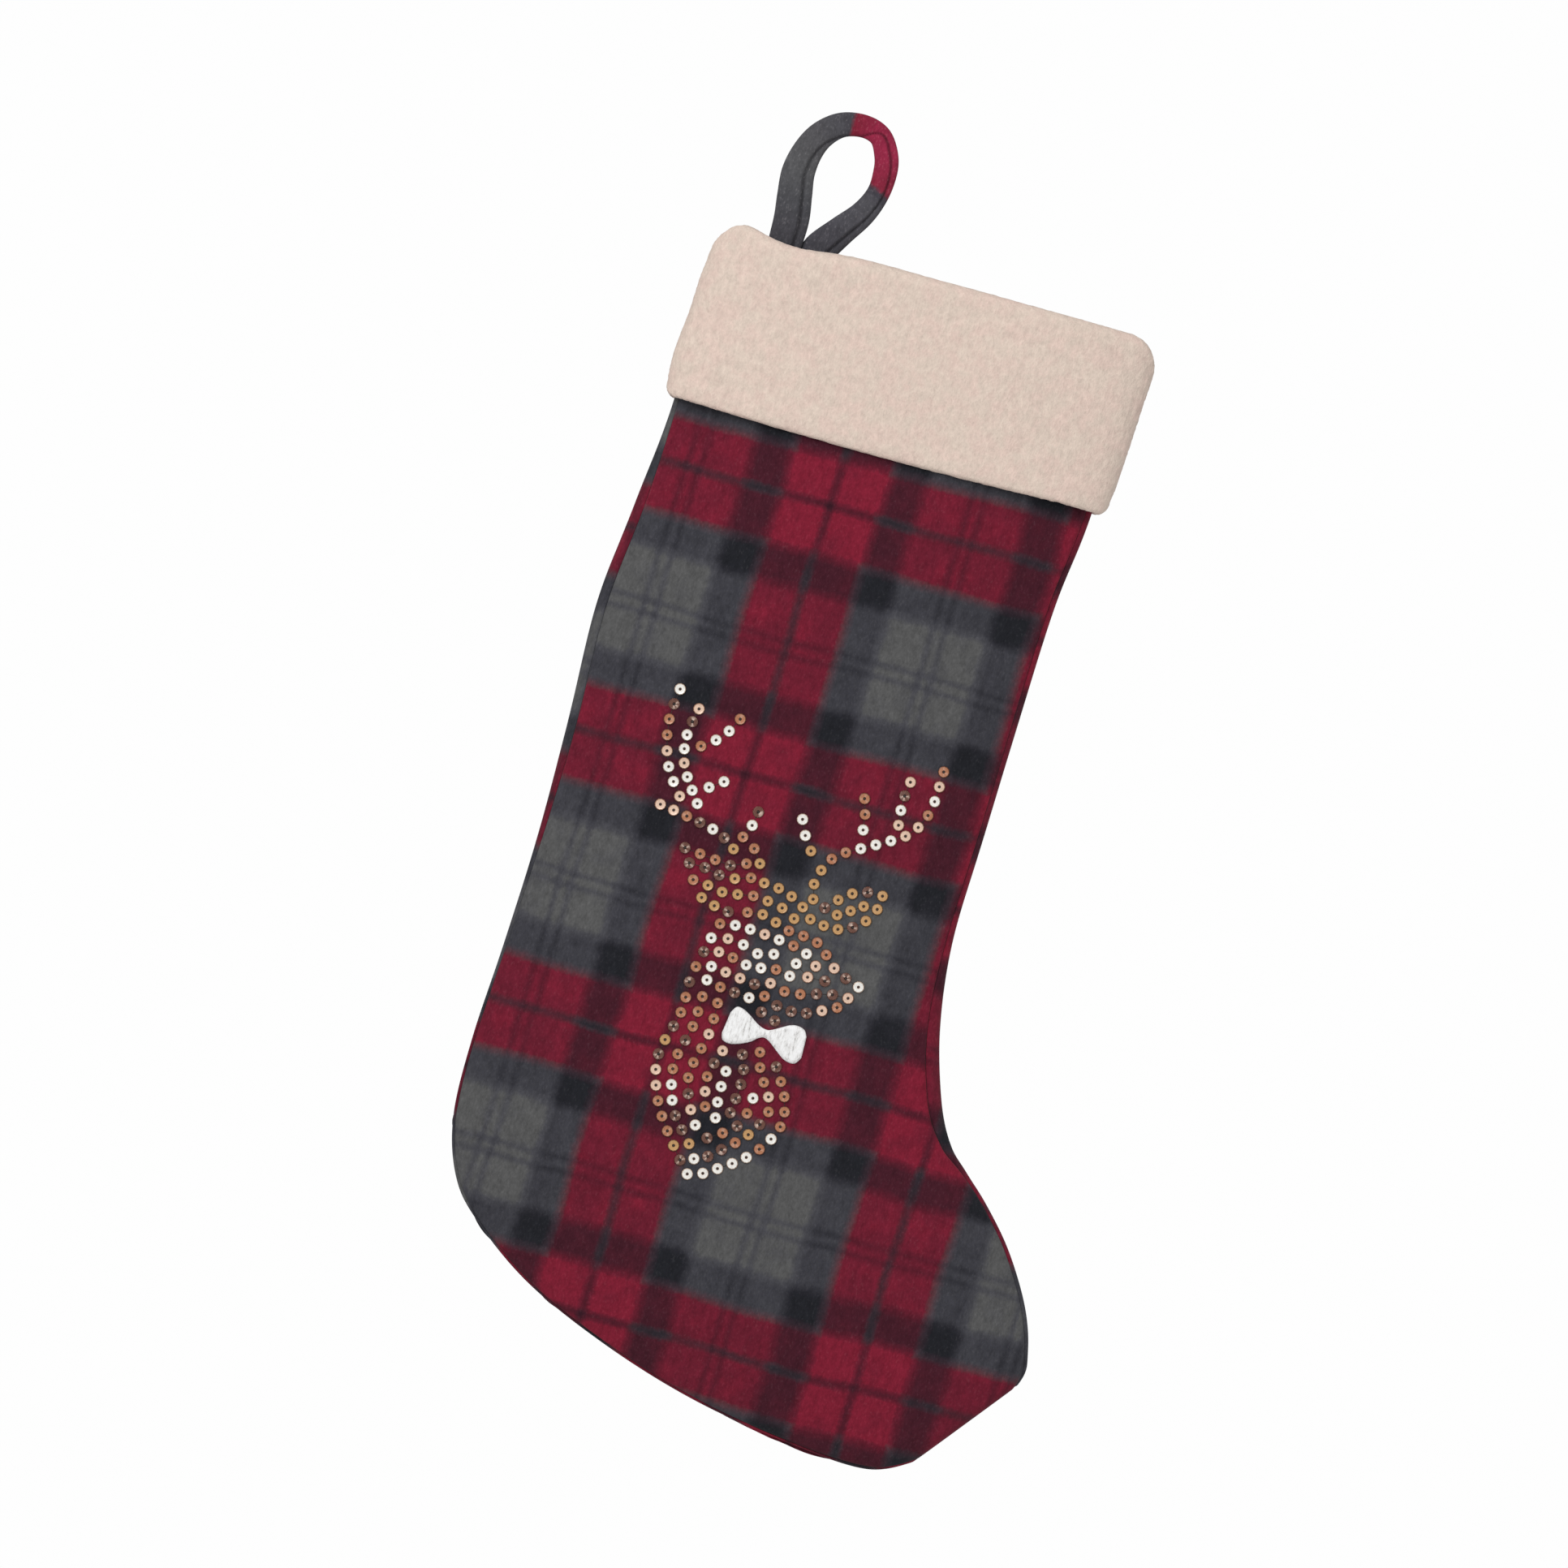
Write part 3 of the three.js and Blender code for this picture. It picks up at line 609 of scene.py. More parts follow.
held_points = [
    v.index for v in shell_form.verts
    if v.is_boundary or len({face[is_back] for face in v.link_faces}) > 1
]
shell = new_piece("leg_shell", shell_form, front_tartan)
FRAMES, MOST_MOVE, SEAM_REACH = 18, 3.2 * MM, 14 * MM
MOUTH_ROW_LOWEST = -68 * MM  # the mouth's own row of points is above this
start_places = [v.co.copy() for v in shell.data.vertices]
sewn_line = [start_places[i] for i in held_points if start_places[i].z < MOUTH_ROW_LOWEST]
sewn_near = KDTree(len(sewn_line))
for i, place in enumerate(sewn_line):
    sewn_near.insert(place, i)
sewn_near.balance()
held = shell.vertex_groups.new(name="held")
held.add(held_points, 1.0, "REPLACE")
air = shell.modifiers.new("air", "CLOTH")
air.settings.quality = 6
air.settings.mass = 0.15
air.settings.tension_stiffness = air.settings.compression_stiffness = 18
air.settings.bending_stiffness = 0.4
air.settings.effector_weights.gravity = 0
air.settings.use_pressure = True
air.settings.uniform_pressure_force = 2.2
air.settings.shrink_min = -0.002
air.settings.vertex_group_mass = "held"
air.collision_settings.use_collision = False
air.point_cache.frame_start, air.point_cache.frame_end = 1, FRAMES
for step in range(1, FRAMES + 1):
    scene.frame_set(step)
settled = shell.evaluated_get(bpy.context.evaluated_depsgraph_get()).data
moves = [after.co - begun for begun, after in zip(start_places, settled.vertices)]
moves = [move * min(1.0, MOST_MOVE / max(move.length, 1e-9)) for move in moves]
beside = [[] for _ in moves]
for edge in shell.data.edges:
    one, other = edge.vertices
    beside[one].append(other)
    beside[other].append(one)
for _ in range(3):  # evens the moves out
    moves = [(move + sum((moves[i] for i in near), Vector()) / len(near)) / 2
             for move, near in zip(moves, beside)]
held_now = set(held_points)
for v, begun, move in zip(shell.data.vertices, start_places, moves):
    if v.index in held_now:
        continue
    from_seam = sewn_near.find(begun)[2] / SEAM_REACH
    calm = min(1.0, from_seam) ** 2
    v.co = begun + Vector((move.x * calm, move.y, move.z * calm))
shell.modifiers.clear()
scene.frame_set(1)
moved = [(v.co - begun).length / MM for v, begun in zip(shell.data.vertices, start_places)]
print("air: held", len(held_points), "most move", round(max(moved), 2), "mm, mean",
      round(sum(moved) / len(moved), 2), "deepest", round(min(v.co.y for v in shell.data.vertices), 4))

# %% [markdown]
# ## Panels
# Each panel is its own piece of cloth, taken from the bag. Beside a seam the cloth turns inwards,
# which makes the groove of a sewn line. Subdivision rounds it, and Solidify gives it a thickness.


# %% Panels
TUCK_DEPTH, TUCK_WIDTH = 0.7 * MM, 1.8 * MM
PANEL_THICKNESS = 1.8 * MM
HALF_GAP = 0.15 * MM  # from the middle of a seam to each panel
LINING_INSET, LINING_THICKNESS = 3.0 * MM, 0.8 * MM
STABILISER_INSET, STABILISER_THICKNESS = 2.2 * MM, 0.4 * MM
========
■ REQUIREMENT: Reproduce the whole listing word for word.

■ EXERCISE RESULT:
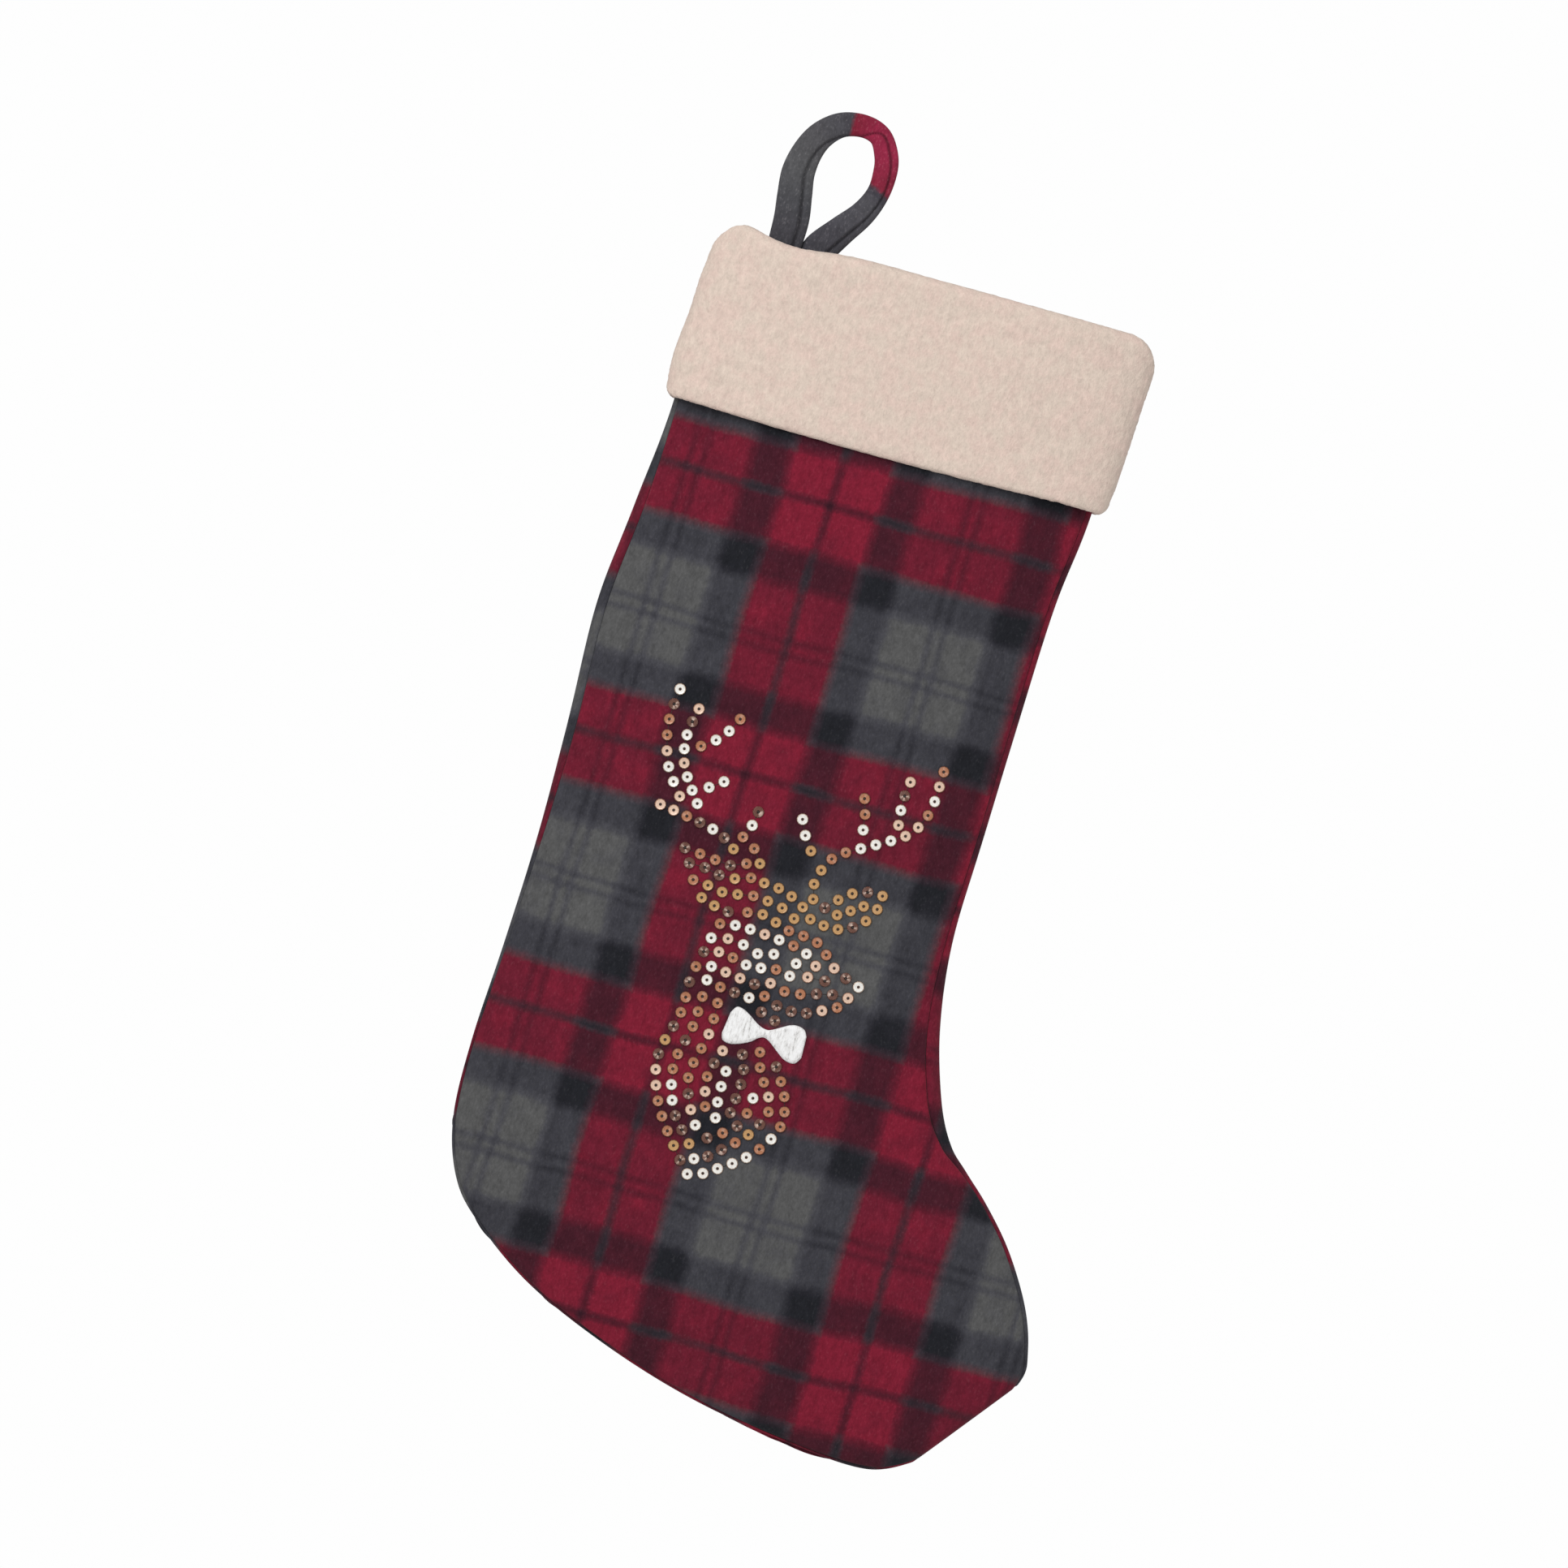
Write part 3 of the three.js and Blender code for this picture. It picks up at line 609 of scene.py. More parts follow.
held_points = [
    v.index for v in shell_form.verts
    if v.is_boundary or len({face[is_back] for face in v.link_faces}) > 1
]
shell = new_piece("leg_shell", shell_form, front_tartan)
FRAMES, MOST_MOVE, SEAM_REACH = 18, 3.2 * MM, 14 * MM
MOUTH_ROW_LOWEST = -68 * MM  # the mouth's own row of points is above this
start_places = [v.co.copy() for v in shell.data.vertices]
sewn_line = [start_places[i] for i in held_points if start_places[i].z < MOUTH_ROW_LOWEST]
sewn_near = KDTree(len(sewn_line))
for i, place in enumerate(sewn_line):
    sewn_near.insert(place, i)
sewn_near.balance()
held = shell.vertex_groups.new(name="held")
held.add(held_points, 1.0, "REPLACE")
air = shell.modifiers.new("air", "CLOTH")
air.settings.quality = 6
air.settings.mass = 0.15
air.settings.tension_stiffness = air.settings.compression_stiffness = 18
air.settings.bending_stiffness = 0.4
air.settings.effector_weights.gravity = 0
air.settings.use_pressure = True
air.settings.uniform_pressure_force = 2.2
air.settings.shrink_min = -0.002
air.settings.vertex_group_mass = "held"
air.collision_settings.use_collision = False
air.point_cache.frame_start, air.point_cache.frame_end = 1, FRAMES
for step in range(1, FRAMES + 1):
    scene.frame_set(step)
settled = shell.evaluated_get(bpy.context.evaluated_depsgraph_get()).data
moves = [after.co - begun for begun, after in zip(start_places, settled.vertices)]
moves = [move * min(1.0, MOST_MOVE / max(move.length, 1e-9)) for move in moves]
beside = [[] for _ in moves]
for edge in shell.data.edges:
    one, other = edge.vertices
    beside[one].append(other)
    beside[other].append(one)
for _ in range(3):  # evens the moves out
    moves = [(move + sum((moves[i] for i in near), Vector()) / len(near)) / 2
             for move, near in zip(moves, beside)]
held_now = set(held_points)
for v, begun, move in zip(shell.data.vertices, start_places, moves):
    if v.index in held_now:
        continue
    from_seam = sewn_near.find(begun)[2] / SEAM_REACH
    calm = min(1.0, from_seam) ** 2
    v.co = begun + Vector((move.x * calm, move.y, move.z * calm))
shell.modifiers.clear()
scene.frame_set(1)
moved = [(v.co - begun).length / MM for v, begun in zip(shell.data.vertices, start_places)]
print("air: held", len(held_points), "most move", round(max(moved), 2), "mm, mean",
      round(sum(moved) / len(moved), 2), "deepest", round(min(v.co.y for v in shell.data.vertices), 4))

# %% [markdown]
# ## Panels
# Each panel is its own piece of cloth, taken from the bag. Beside a seam the cloth turns inwards,
# which makes the groove of a sewn line. Subdivision rounds it, and Solidify gives it a thickness.


# %% Panels
TUCK_DEPTH, TUCK_WIDTH = 0.7 * MM, 1.8 * MM
PANEL_THICKNESS = 1.8 * MM
HALF_GAP = 0.15 * MM  # from the middle of a seam to each panel
LINING_INSET, LINING_THICKNESS = 3.0 * MM, 0.8 * MM
STABILISER_INSET, STABILISER_THICKNESS = 2.2 * MM, 0.4 * MM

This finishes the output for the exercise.